Entre 2006 e 2011, a primeira Sede Luz do Faroeste funcionou a 1 quilômetro dali, na Alameda Cleveland. O proprietário do prédio da Rua do Triunfo, um comerciante da região, nem exigiu fiador. Bastou ouvir o nome de Mel para que aprovasse o contrato de 7.000 reais mensais, firmado em janeiro do ano passado. O aluguel da sede, eventuais reformas e a produção das peças são mantidos basicamente com recursos do Programa Municipal de Fomento ao Teatro, ou seja, com dinheiro público. Em dez anos, o Pessoal do Faroeste foi contemplado seis vezes com recursos do Erário e, no mais recente benefício, o grupo levantou 500 mil reais para um período de catorze meses. Cada um dos trinta integrantes — dos artistas aos técnicos — recebe um salário mensal de 1.600 reais. Não há preocupação com a bilheteria. As atrações não fixam ingresso. Um envelope é entregue aos presentes na plateia, e cada um contribui com quanto quiser no fim. “A maioria paga 2 reais, mas já tivemos 50 e 100 reais, um cheque de 300 reais e até cédulas de 50 euros”, garante Faria.
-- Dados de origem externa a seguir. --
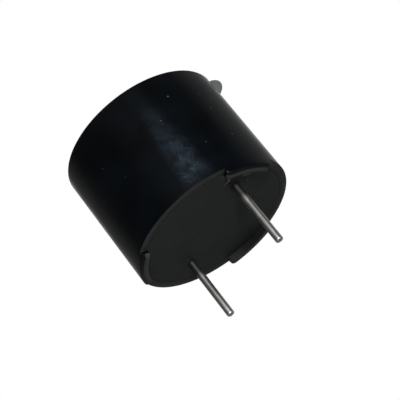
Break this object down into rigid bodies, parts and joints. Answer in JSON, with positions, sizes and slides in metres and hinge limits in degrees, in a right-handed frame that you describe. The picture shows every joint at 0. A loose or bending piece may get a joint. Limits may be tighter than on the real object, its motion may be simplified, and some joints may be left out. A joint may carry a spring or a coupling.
{
  "type": "piezo buzzer",
  "caption": "Round black buzzer with two solder pins, rim feet, a top sound hole under a pull-tab seal, and a driven piezo disc inside.",
  "frame": {"origin": "centre of the seating plane, on which the rim feet stand on a circuit card, midway between the pins", "axes": "+Z towards the sound side, +X from the shorter negative pin to the longer positive pin"},
  "size_m": [0.012, 0.012, 0.0141],
  "materials": {
    "case_plastic": "satin black moulded plastic with fine handling marks",
    "base_plastic": "matte dark grey moulded plastic",
    "adhesive": "cured black glue",
    "tinned_pin": "drawn and tinned, slightly dull",
    "label_paper": "plain white film label",
    "brass_sheet": "rolled brass",
    "piezo_ceramic": "fired ceramic",
    "silver_print": "matt silver print",
    "silicone": "milky silicone bead",
    "board_laminate": "green laminate",
    "moulding_compound": "black moulding compound",
    "tinned_lead": "tinned metal",
    "resistor_ceramic": "dark glazed ceramic",
    "ferrite": "dark grey ferrite",
    "enamelled_copper": "copper wire under clear enamel",
    "red_insulation": "red insulation",
    "blue_insulation": "blue insulation",
    "black_insulation": "black insulation",
    "solder": "bright solder"
  },
  "bodies": {
    "root": {"case_shell": "case_plastic", "base_plate": "base_plastic", "base_adhesive": "adhesive", "terminal_pin_positive": "tinned_pin", "terminal_pin_negative": "tinned_pin", "sealing_label": "label_paper", "brass_disc": "brass_sheet", "piezo_ceramic": "piezo_ceramic", "main_electrode": "silver_print", "feedback_electrode": "silver_print", "silicone_ring": "silicone", "circuit_board": "board_laminate", "transistor_body": "moulding_compound", "transistor_leads": "tinned_lead", "bias_resistor": "resistor_ceramic", "bias_resistor_caps": "tinned_lead", "feedback_resistor": "resistor_ceramic", "feedback_resistor_caps": "tinned_lead", "output_resistor": "resistor_ceramic", "output_resistor_caps": "tinned_lead", "choke_core": "ferrite", "choke_winding": "enamelled_copper", "choke_legs": "tinned_lead", "main_wire": "red_insulation", "feedback_wire": "blue_insulation", "ground_wire": "black_insulation", "board_solder_joints": "solder", "element_solder_joints": "solder", "pin_solder_joints": "solder"}
  },
  "joints": []
}
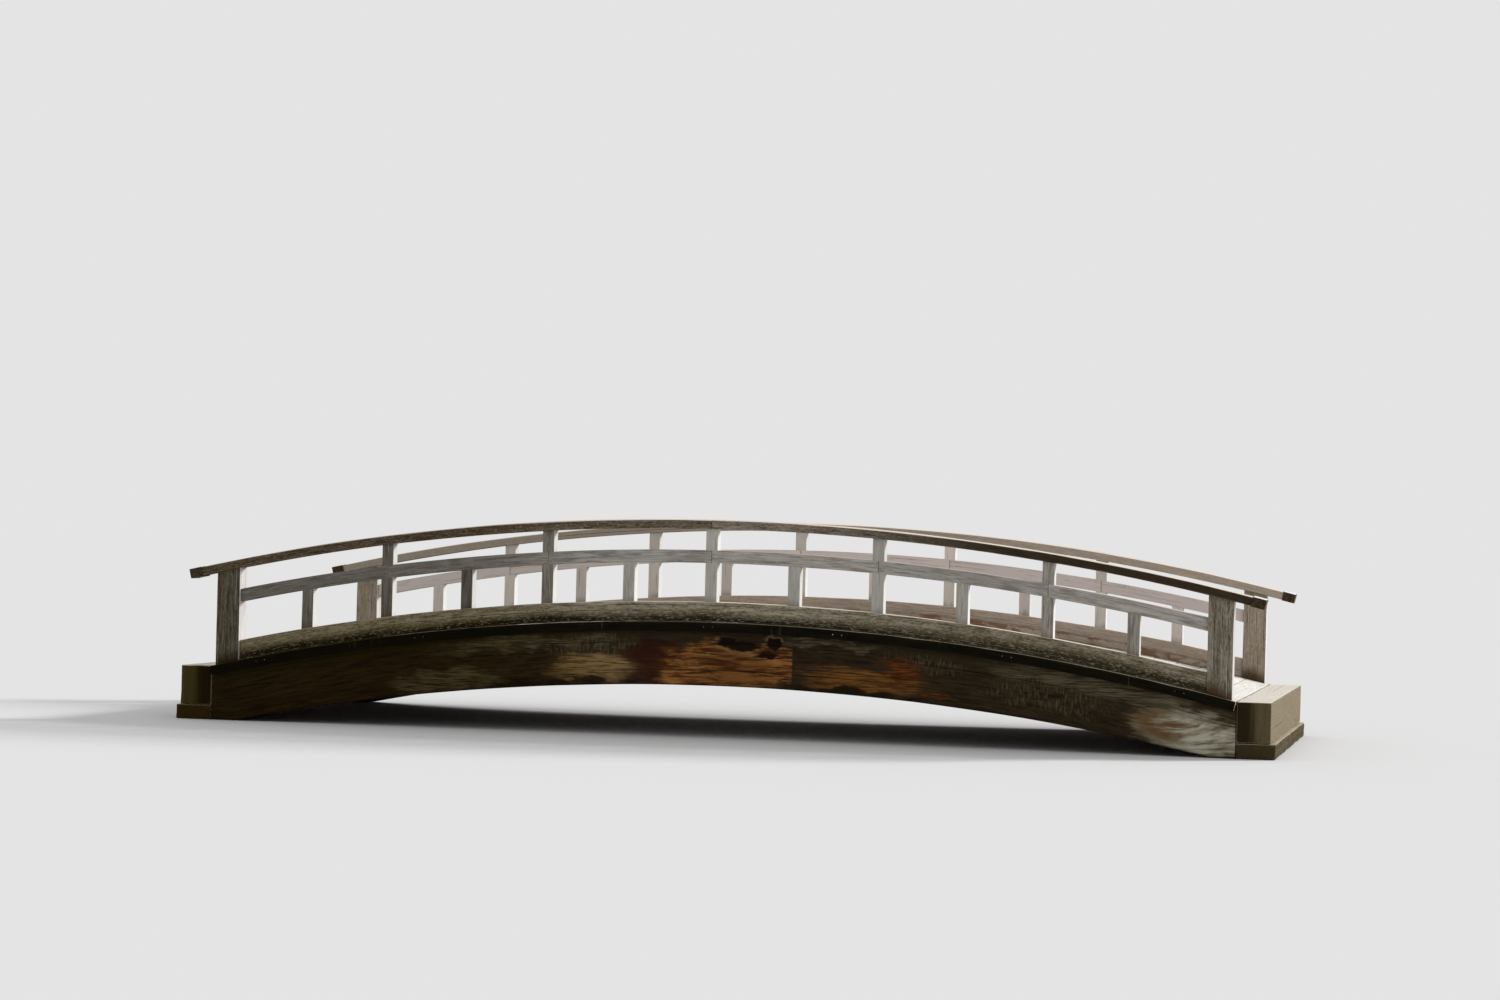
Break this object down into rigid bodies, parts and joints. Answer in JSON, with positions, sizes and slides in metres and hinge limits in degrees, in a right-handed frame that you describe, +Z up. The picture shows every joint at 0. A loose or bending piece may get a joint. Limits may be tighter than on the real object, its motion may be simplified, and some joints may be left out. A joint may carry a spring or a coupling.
{
  "type": "arched timber footbridge",
  "caption": "Low bowed timber footbridge with deep side girders, a planked deck, curbs, stepped posts, a middle rail and an overhanging handrail on each side.",
  "frame": {"origin": "on the ground, mid-span and mid-width: the centre of the bounding box's bottom face", "axes": "+X along the bridge to the right as seen from the near side, +Y across it to the far side, +Z up"},
  "size_m": [8.7796, 3.7306, 1.7073],
  "materials": {
    "girder_timber": "dark weathered timber, bare and orange-brown in patches",
    "frame_timber": "rough weathered timber",
    "sill_timber": "dark end grain, grey top",
    "footing_timber": "rough weathered timber",
    "deck_timber": "sun-bleached, worn boards",
    "edge_timber": "nearly black, mossy",
    "curb_timber": "silver grey, olive along the lower edge",
    "post_timber": "silver grey, browner at the foot",
    "end_post_timber": "silver grey with upright checks",
    "rail_timber": "silver grey",
    "handrail_timber": "brown sides, bleached top"
  },
  "bodies": {
    "root": {"girder_near": "girder_timber", "girder_far": "girder_timber", "cross_beam_1": "frame_timber", "cross_beam_2": "frame_timber", "cross_beam_3": "frame_timber", "cross_beam_4": "frame_timber", "cross_beam_5": "frame_timber", "end_sill_left": "sill_timber", "end_sill_right": "sill_timber", "footing_left": "footing_timber", "footing_right": "footing_timber", "stringers": "frame_timber", "deck_planks_left": "deck_timber", "deck_planks_middle": "deck_timber", "deck_planks_right": "deck_timber", "deck_edge_near": "edge_timber", "deck_edge_far": "edge_timber", "curb_near": "curb_timber", "curb_far": "curb_timber", "tall_post_near_1": "post_timber", "tall_post_near_2": "post_timber", "tall_post_near_3": "post_timber", "tall_post_near_4": "post_timber", "tall_post_near_5": "post_timber", "tall_post_far_1": "post_timber", "tall_post_far_2": "post_timber", "tall_post_far_3": "post_timber", "tall_post_far_4": "post_timber", "tall_post_far_5": "post_timber", "short_post_near_1": "post_timber", "short_post_near_2": "post_timber", "short_post_near_3": "post_timber", "short_post_near_4": "post_timber", "short_post_near_5": "post_timber", "short_post_near_6": "post_timber", "short_post_far_1": "post_timber", "short_post_far_2": "post_timber", "short_post_far_3": "post_timber", "short_post_far_4": "post_timber", "short_post_far_5": "post_timber", "short_post_far_6": "post_timber", "end_post_near_left": "end_post_timber", "end_post_near_right": "end_post_timber", "end_post_far_left": "end_post_timber", "end_post_far_right": "end_post_timber", "mid_rail_near": "rail_timber", "mid_rail_far": "rail_timber", "top_rail_near_left": "handrail_timber", "top_rail_near_right": "handrail_timber", "top_rail_far_left": "handrail_timber", "top_rail_far_right": "handrail_timber"}
  },
  "joints": []
}
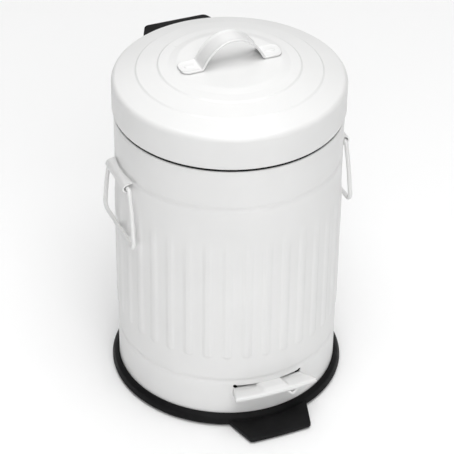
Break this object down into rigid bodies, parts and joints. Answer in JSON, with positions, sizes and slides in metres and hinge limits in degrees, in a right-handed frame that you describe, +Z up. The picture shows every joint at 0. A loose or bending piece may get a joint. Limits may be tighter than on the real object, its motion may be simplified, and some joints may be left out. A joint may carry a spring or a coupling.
{
  "type": "pedal trash can",
  "caption": "Small round pedal bin with ribbed white steel body, stepped domed lid with strap handle, wire side grips, black base ring and an inner bucket.",
  "frame": {"origin": "on the body's axis, at floor level under the rubber pads", "axes": "+Z up the body's axis to the lid, -Y towards the pedal at the front, +Y towards the hinge, +X to the right of a person who stands in front of the pedal and looks at the bin"},
  "size_m": [0.2156, 0.262, 0.3475],
  "materials": {
    "white_paint": "smooth white powder coat, semi-gloss",
    "black_plastic": "fine-grained moulded black plastic",
    "plated_steel": "zinc-plated steel",
    "black_rubber": "matt rubber"
  },
  "bodies": {
    "base": {"body_shell": "white_paint", "base_tray": "black_plastic", "pivot_bracket": "plated_steel", "pedal_axle": "plated_steel", "axle_clip_left": "plated_steel", "axle_clip_right": "plated_steel", "bracket_screw_left": "plated_steel", "bracket_screw_right": "plated_steel", "hinge_bracket": "plated_steel", "hinge_pin": "plated_steel", "bracket_rivet_left": "plated_steel", "bracket_rivet_right": "plated_steel", "hinge_cover": "black_plastic", "cover_screw_left": "plated_steel", "cover_screw_right": "plated_steel", "handle_bracket_left": "white_paint", "handle_bracket_right": "white_paint", "rod_guide_lower": "black_plastic", "rod_guide_upper": "black_plastic", "foot_pad_1": "black_rubber", "foot_pad_2": "black_rubber", "foot_pad_3": "black_rubber", "foot_pad_4": "black_rubber"},
    "lid": {"lid_shell": "white_paint", "lid_handle": "white_paint", "handle_rivet_left": "white_paint", "handle_rivet_right": "white_paint", "lid_leaf": "plated_steel", "leaf_rivet_left": "plated_steel", "leaf_rivet_right": "plated_steel"},
    "pedal": {"pedal_lever": "white_paint"},
    "rod": {"push_rod": "plated_steel"},
    "bucket": {"inner_bucket": "black_plastic", "bucket_rim": "black_plastic"},
    "bail": {"bucket_bail": "plated_steel"},
    "left_grip": {"wire_handle_left": "white_paint"},
    "right_grip": {"wire_handle_right": "white_paint"}
  },
  "joints": [
    {"name": "lid_hinge", "type": "hinge", "parent": "base", "child": "lid", "pos_m": [0, 0.116, 0.284], "axis": [-1, 0, 0], "range_deg": [0, 75]},
    {"name": "pedal_pivot", "type": "hinge", "parent": "base", "child": "pedal", "pos_m": [0, -0.006, 0.028], "axis": [1, 0, 0], "range_deg": [0, 6.14]},
    {"name": "rod_slide", "type": "slide", "parent": "base", "child": "rod", "axis": [0, 0, 1], "range_m": [0, 0.01092]},
    {"name": "bucket_lift", "type": "slide", "parent": "base", "child": "bucket", "axis": [0, 0, 1], "range_m": [0, 0.002]},
    {"name": "bail_swing", "type": "hinge", "parent": "bucket", "child": "bail", "pos_m": [0, 0, 0.268], "axis": [-1, 0, 0], "range_deg": [0, 20]},
    {"name": "left_grip_swing", "type": "hinge", "parent": "base", "child": "left_grip", "pos_m": [-0.1032, 0, 0.2283], "axis": [0, 1, 0], "range_deg": [0, 150]},
    {"name": "right_grip_swing", "type": "hinge", "parent": "base", "child": "right_grip", "pos_m": [0.1032, 0, 0.2283], "axis": [0, -1, 0], "range_deg": [0, 150]}
  ],
  "couplings": [
    {"joint": "pedal_pivot", "follows": "lid_hinge", "ratio": 0.081933},
    {"joint": "rod_slide", "follows": "lid_hinge", "m_per_rad": 0.0083422}
  ]
}
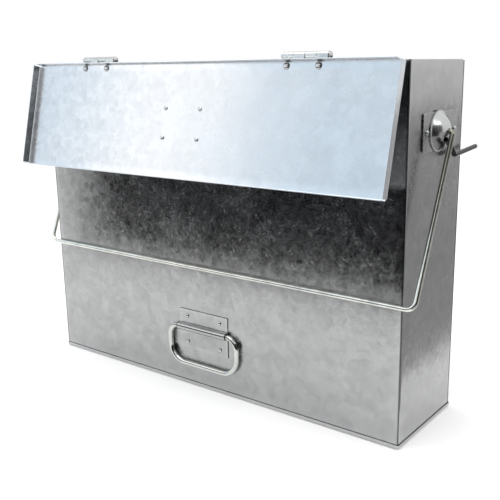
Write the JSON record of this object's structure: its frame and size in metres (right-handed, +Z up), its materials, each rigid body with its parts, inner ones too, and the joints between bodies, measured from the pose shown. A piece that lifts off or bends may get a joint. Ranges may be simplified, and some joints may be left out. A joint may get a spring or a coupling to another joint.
{
  "type": "rabbit hopper feeder",
  "caption": "Slim galvanised hopper feeder with a front-hinged tray lid, a swinging wire bail, drop handles and a feed window in the back.",
  "frame": {"origin": "centre of the box's flat underside", "axes": "+X across the box to the right seen from the front, -Y out of the front face the lid hangs over, +Z up"},
  "size_m": [0.5166, 0.1807, 0.3665],
  "materials": {
    "back_panel": "spangled galvanised sheet",
    "bail": "bright zinc-plated wire",
    "body_hinge_rivet_1": "bright domed steel",
    "body_hinge_rivet_2": "bright domed steel",
    "body_hinge_rivet_3": "bright domed steel",
    "body_hinge_rivet_4": "bright domed steel",
    "bottom_pan": "spangled galvanised sheet",
    "ear_dome_left": "bright zinc plate",
    "ear_dome_right": "bright zinc plate",
    "ear_plate_left": "bright zinc plate",
    "ear_plate_right": "bright zinc plate",
    "ear_rivet_left_1": "bright domed steel",
    "ear_rivet_left_2": "bright domed steel",
    "ear_rivet_right_1": "bright domed steel",
    "ear_rivet_right_2": "bright domed steel",
    "feed_baffle": "spangled galvanised sheet",
    "front_handle_plate": "bright zinc plate",
    "front_handle_ring": "bright zinc-plated wire",
    "front_handle_rivet_1": "bright domed steel",
    "front_handle_rivet_2": "bright domed steel",
    "front_handle_rivet_3": "bright domed steel",
    "front_handle_rivet_4": "bright domed steel",
    "front_panel": "spangled galvanised sheet",
    "hinge_body_leaf_left": "bright zinc plate",
    "hinge_body_leaf_right": "bright zinc plate",
    "hinge_lid_leaf_left": "bright zinc plate",
    "hinge_lid_leaf_right": "bright zinc plate",
    "hinge_pin_left": "bright domed steel",
    "hinge_pin_right": "bright domed steel",
    "hook_left": "bright zinc-plated wire",
    "hook_right": "bright zinc-plated wire",
    "left_side_panel": "spangled galvanised sheet",
    "lid_handle_plate": "bright zinc plate",
    "lid_handle_ring": "bright zinc-plated wire",
    "lid_handle_rivet_1": "bright domed steel",
    "lid_handle_rivet_2": "bright domed steel",
    "lid_handle_rivet_3": "bright domed steel",
    "lid_handle_rivet_4": "bright domed steel",
    "lid_hinge_rivet_1": "bright domed steel",
    "lid_hinge_rivet_2": "bright domed steel",
    "lid_hinge_rivet_3": "bright domed steel",
    "lid_hinge_rivet_4": "bright domed steel",
    "lid_tray": "spangled galvanised sheet",
    "right_side_panel": "spangled galvanised sheet",
    "window_edging": "bright zinc plate"
  },
  "bodies": {
    "hopper": {"back_panel": "back_panel", "body_hinge_rivet_1": "body_hinge_rivet_1", "body_hinge_rivet_2": "body_hinge_rivet_2", "body_hinge_rivet_3": "body_hinge_rivet_3", "body_hinge_rivet_4": "body_hinge_rivet_4", "bottom_pan": "bottom_pan", "ear_dome_left": "ear_dome_left", "ear_dome_right": "ear_dome_right", "ear_plate_left": "ear_plate_left", "ear_plate_right": "ear_plate_right", "ear_rivet_left_1": "ear_rivet_left_1", "ear_rivet_left_2": "ear_rivet_left_2", "ear_rivet_right_1": "ear_rivet_right_1", "ear_rivet_right_2": "ear_rivet_right_2", "feed_baffle": "feed_baffle", "front_handle_plate": "front_handle_plate", "front_handle_rivet_1": "front_handle_rivet_1", "front_handle_rivet_2": "front_handle_rivet_2", "front_handle_rivet_3": "front_handle_rivet_3", "front_handle_rivet_4": "front_handle_rivet_4", "front_panel": "front_panel", "hinge_body_leaf_left": "hinge_body_leaf_left", "hinge_body_leaf_right": "hinge_body_leaf_right", "hinge_pin_left": "hinge_pin_left", "hinge_pin_right": "hinge_pin_right", "hook_left": "hook_left", "hook_right": "hook_right", "left_side_panel": "left_side_panel", "right_side_panel": "right_side_panel", "window_edging": "window_edging"},
    "lid": {"hinge_lid_leaf_left": "hinge_lid_leaf_left", "hinge_lid_leaf_right": "hinge_lid_leaf_right", "lid_handle_plate": "lid_handle_plate", "lid_handle_rivet_1": "lid_handle_rivet_1", "lid_handle_rivet_2": "lid_handle_rivet_2", "lid_handle_rivet_3": "lid_handle_rivet_3", "lid_handle_rivet_4": "lid_handle_rivet_4", "lid_hinge_rivet_1": "lid_hinge_rivet_1", "lid_hinge_rivet_2": "lid_hinge_rivet_2", "lid_hinge_rivet_3": "lid_hinge_rivet_3", "lid_hinge_rivet_4": "lid_hinge_rivet_4", "lid_tray": "lid_tray"},
    "bail": {"bail": "bail"},
    "front_ring": {"front_handle_ring": "front_handle_ring"},
    "lid_ring": {"lid_handle_ring": "lid_handle_ring"}
  },
  "joints": [
    {"name": "lid_hinge", "type": "hinge", "parent": "hopper", "child": "lid", "pos_m": [0, -0.0618, 0.363], "axis": [-1, 0, 0], "range_deg": [0, 256.2]},
    {"name": "bail_pivot", "type": "hinge", "parent": "hopper", "child": "bail", "pos_m": [0, 0.0005, 0.2945], "axis": [-1, 0, 0], "range_deg": [0, 316.5]},
    {"name": "front_ring_pivot", "type": "hinge", "parent": "hopper", "child": "front_ring", "pos_m": [0, -0.0614, 0.0697], "axis": [-1, 0, 0], "range_deg": [0, 175]},
    {"name": "lid_ring_pivot", "type": "hinge", "parent": "lid", "child": "lid_ring", "pos_m": [0, -0.07765, 0.30017], "axis": [-1, 0, 0], "range_deg": [-20, 13.5]}
  ]
}
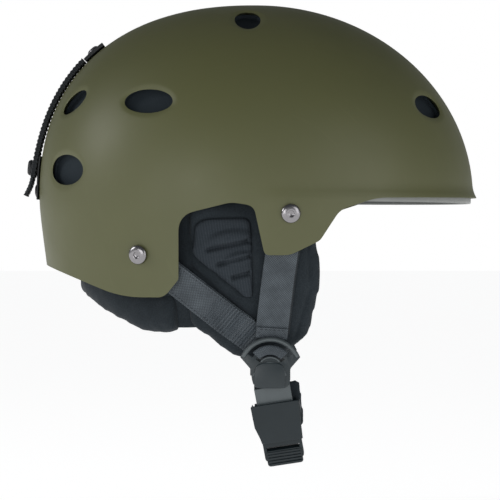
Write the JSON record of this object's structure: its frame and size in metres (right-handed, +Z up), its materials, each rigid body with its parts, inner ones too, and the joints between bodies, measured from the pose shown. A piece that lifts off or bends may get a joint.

Outra companhia da capital, Os Satyros, realizou um projeto semelhante na Praça Roosevelt. Em 2000, ela fundou por lá seu teatro. O sucesso da empreitada teve um efeito colateral, ajudando a valorizar a área, na época também degradada. Com isso, o preço do aluguel das duas salas que ocupava subiu de 7.500 para 12.000 reais por mês. Agora, o grupo procura nova sede, entre a Praça da Sé e a Liberdade. “O Faria realiza um belo trabalho na Cracolândia”, diz o ator Ivam Cabral, um dos fundadores dos Satyros. Parte da vizinhança já sente o efeito. A lanchonete Amarelinho, na esquina da Rua do Triunfo com a General Osório, viu crescer a venda de bebidas e lanches para o público das peças.“ Há dez anos, quase fechamos por medo do comércio de drogas”, conta Ronilce Matos, proprietária do estabelecimento. “Com a chegada do Pessoal do Faroeste, encontramos um parceiro para lutar ao nosso lado para mudar esse panorama.”
De Belém para a Luz
Diretor, dramaturgo e ator, Paulo Faria nasceu em Belém (PA) há 47 anos e vive desde 1990 em São Paulo. Estudou letras e literatura brasileira na USP, trabalhou no Teatro Faap e foi produtor de elenco de cinema. Em 19 de janeiro de 1998, data oficial da fundação do grupo, estreou o espetáculo Um Certo Faroeste Caboclo, a primeira das catorze montagens da companhia. Eles também já trataram da história daquele que é considerado o primeiro serial killer brasileiro em Os Crimes do Preto Amaral (2006) e dos reflexos da II Guerra entre os paulistanos em Labirinto Reencarnado (2008).